**SHORT TASK**
Please repeat all of the lines that follow, exactly as written.

**DATA BLOCK**

_ _ _ _ _

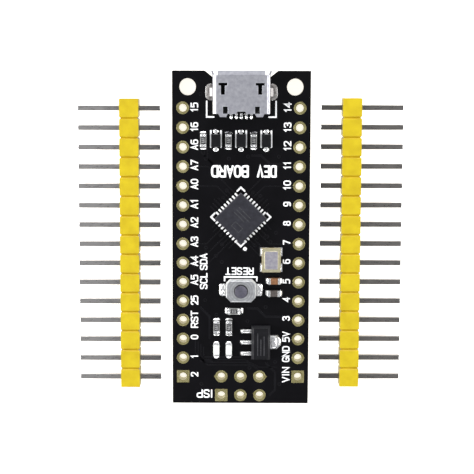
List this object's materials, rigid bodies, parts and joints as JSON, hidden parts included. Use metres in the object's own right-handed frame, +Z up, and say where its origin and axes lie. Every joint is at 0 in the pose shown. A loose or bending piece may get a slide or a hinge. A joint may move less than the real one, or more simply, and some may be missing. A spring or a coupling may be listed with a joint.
{
  "type": "microcontroller dev board",
  "caption": "Small black microcontroller board with a micro USB socket, a reset key, plated pin holes down both sides, and two loose yellow pin headers beside it.",
  "frame": {"origin": "middle of the board's underside, on the surface that the board and the loose headers lie on", "axes": "+X across the board, +Y along the board towards the USB socket, +Z up out of the component side"},
  "size_m": [0.043, 0.044, 0.0045],
  "materials": {
    "board_black": "black solder mask, satin",
    "gold_plating": "thin gold over nickel, satin",
    "connector_steel": "tinned sheet steel, satin",
    "connector_plastic": "moulded, matte",
    "contact_gold": "gold plated, bright",
    "solder": "reflowed solder, bright",
    "epoxy_black": "moulded epoxy, fine matte",
    "lead_tin": "tin plated, satin",
    "silicon": "sawn silicon, satin",
    "crystal_ceramic": "fired alumina, matte",
    "ring_gold": "gold plated, satin",
    "lid_steel": "nickel plated, satin",
    "quartz": "polished quartz",
    "key_plastic": "moulded nylon, matte",
    "key_steel": "stamped steel, satin",
    "key_rubber": "moulded, satin",
    "resistor_ceramic": "alumina, matte",
    "resistor_glass": "glass overcoat, satin",
    "capacitor_tan": "fired ceramic, satin",
    "capacitor_grey": "fired ceramic, satin",
    "led_white": "clear lens over white laminate",
    "header_yellow": "moulded nylon, satin",
    "pin_brass": "tin plated brass, satin"
  },
  "bodies": {
    "board": {"capacitor_1": "capacitor_tan", "capacitor_2": "capacitor_grey", "capacitor_end_caps": "lead_tin", "capacitor_solder": "solder", "crystal_base": "crystal_ceramic", "crystal_blank": "quartz", "crystal_lid": "lid_steel", "crystal_ring": "ring_gold", "crystal_solder": "solder", "diode_1": "epoxy_black", "diode_2": "epoxy_black", "diode_3": "epoxy_black", "diode_leads": "lead_tin", "diode_solder": "solder", "key_base": "key_plastic", "key_cover": "key_steel", "key_dome": "key_steel", "key_solder": "solder", "key_terminals": "lead_tin", "led_1_base": "led_white", "led_1_lens": "led_white", "led_2_base": "led_white", "led_2_lens": "led_white", "led_solder": "solder", "led_terminals": "gold_plating", "mcu_die": "silicon", "mcu_die_pad": "lead_tin", "mcu_leads": "lead_tin", "mcu_package": "epoxy_black", "mcu_solder": "solder", "pads_isp": "gold_plating", "pads_left": "gold_plating", "pads_right": "gold_plating", "pcb": "board_black", "regulator_body": "epoxy_black", "regulator_leads": "lead_tin", "regulator_solder": "solder", "resistor_1": "resistor_ceramic", "resistor_2": "resistor_ceramic", "resistor_3": "resistor_ceramic", "resistor_4": "resistor_ceramic", "resistor_5": "resistor_ceramic", "resistor_6": "resistor_ceramic", "resistor_coats": "resistor_glass", "resistor_end_caps": "lead_tin", "resistor_solder": "solder", "usb_contacts": "contact_gold", "usb_insulator": "connector_plastic", "usb_shell": "connector_steel", "usb_slot_plating": "gold_plating", "usb_solder": "solder"},
    "reset_plunger": {"reset_plunger": "key_rubber"},
    "header_left": {"header_left_strip": "header_yellow", "header_left_pins": "pin_brass"},
    "header_right": {"header_right_strip": "header_yellow", "header_right_pins": "pin_brass"}
  },
  "joints": [
    {"name": "reset_press", "type": "slide", "parent": "board", "child": "reset_plunger", "axis": [0, 0, -1], "range_m": [0, 0.00025], "stiffness_N_per_m": 2000, "springref_m": -0.00005},
    {"name": "header_left_slide", "type": "slide", "parent": "board", "child": "header_left", "axis": [-1, 0, 0], "range_m": [0, 0.02]},
    {"name": "header_right_slide", "type": "slide", "parent": "board", "child": "header_right", "axis": [1, 0, 0], "range_m": [0, 0.02]}
  ]
}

_ _ _ _ _

**THE RESULT**
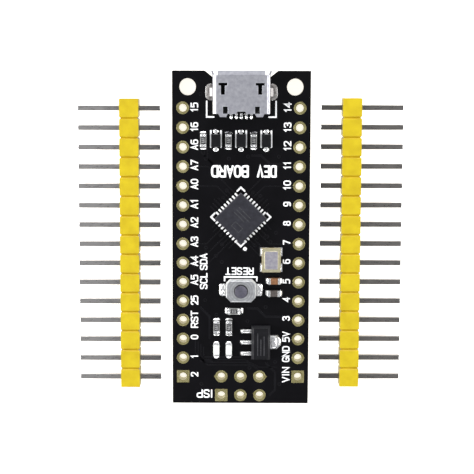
List this object's materials, rigid bodies, parts and joints as JSON, hidden parts included. Use metres in the object's own right-handed frame, +Z up, and say where its origin and axes lie. Every joint is at 0 in the pose shown. A loose or bending piece may get a slide or a hinge. A joint may move less than the real one, or more simply, and some may be missing. A spring or a coupling may be listed with a joint.
{
  "type": "microcontroller dev board",
  "caption": "Small black microcontroller board with a micro USB socket, a reset key, plated pin holes down both sides, and two loose yellow pin headers beside it.",
  "frame": {"origin": "middle of the board's underside, on the surface that the board and the loose headers lie on", "axes": "+X across the board, +Y along the board towards the USB socket, +Z up out of the component side"},
  "size_m": [0.043, 0.044, 0.0045],
  "materials": {
    "board_black": "black solder mask, satin",
    "gold_plating": "thin gold over nickel, satin",
    "connector_steel": "tinned sheet steel, satin",
    "connector_plastic": "moulded, matte",
    "contact_gold": "gold plated, bright",
    "solder": "reflowed solder, bright",
    "epoxy_black": "moulded epoxy, fine matte",
    "lead_tin": "tin plated, satin",
    "silicon": "sawn silicon, satin",
    "crystal_ceramic": "fired alumina, matte",
    "ring_gold": "gold plated, satin",
    "lid_steel": "nickel plated, satin",
    "quartz": "polished quartz",
    "key_plastic": "moulded nylon, matte",
    "key_steel": "stamped steel, satin",
    "key_rubber": "moulded, satin",
    "resistor_ceramic": "alumina, matte",
    "resistor_glass": "glass overcoat, satin",
    "capacitor_tan": "fired ceramic, satin",
    "capacitor_grey": "fired ceramic, satin",
    "led_white": "clear lens over white laminate",
    "header_yellow": "moulded nylon, satin",
    "pin_brass": "tin plated brass, satin"
  },
  "bodies": {
    "board": {"capacitor_1": "capacitor_tan", "capacitor_2": "capacitor_grey", "capacitor_end_caps": "lead_tin", "capacitor_solder": "solder", "crystal_base": "crystal_ceramic", "crystal_blank": "quartz", "crystal_lid": "lid_steel", "crystal_ring": "ring_gold", "crystal_solder": "solder", "diode_1": "epoxy_black", "diode_2": "epoxy_black", "diode_3": "epoxy_black", "diode_leads": "lead_tin", "diode_solder": "solder", "key_base": "key_plastic", "key_cover": "key_steel", "key_dome": "key_steel", "key_solder": "solder", "key_terminals": "lead_tin", "led_1_base": "led_white", "led_1_lens": "led_white", "led_2_base": "led_white", "led_2_lens": "led_white", "led_solder": "solder", "led_terminals": "gold_plating", "mcu_die": "silicon", "mcu_die_pad": "lead_tin", "mcu_leads": "lead_tin", "mcu_package": "epoxy_black", "mcu_solder": "solder", "pads_isp": "gold_plating", "pads_left": "gold_plating", "pads_right": "gold_plating", "pcb": "board_black", "regulator_body": "epoxy_black", "regulator_leads": "lead_tin", "regulator_solder": "solder", "resistor_1": "resistor_ceramic", "resistor_2": "resistor_ceramic", "resistor_3": "resistor_ceramic", "resistor_4": "resistor_ceramic", "resistor_5": "resistor_ceramic", "resistor_6": "resistor_ceramic", "resistor_coats": "resistor_glass", "resistor_end_caps": "lead_tin", "resistor_solder": "solder", "usb_contacts": "contact_gold", "usb_insulator": "connector_plastic", "usb_shell": "connector_steel", "usb_slot_plating": "gold_plating", "usb_solder": "solder"},
    "reset_plunger": {"reset_plunger": "key_rubber"},
    "header_left": {"header_left_strip": "header_yellow", "header_left_pins": "pin_brass"},
    "header_right": {"header_right_strip": "header_yellow", "header_right_pins": "pin_brass"}
  },
  "joints": [
    {"name": "reset_press", "type": "slide", "parent": "board", "child": "reset_plunger", "axis": [0, 0, -1], "range_m": [0, 0.00025], "stiffness_N_per_m": 2000, "springref_m": -0.00005},
    {"name": "header_left_slide", "type": "slide", "parent": "board", "child": "header_left", "axis": [-1, 0, 0], "range_m": [0, 0.02]},
    {"name": "header_right_slide", "type": "slide", "parent": "board", "child": "header_right", "axis": [1, 0, 0], "range_m": [0, 0.02]}
  ]
}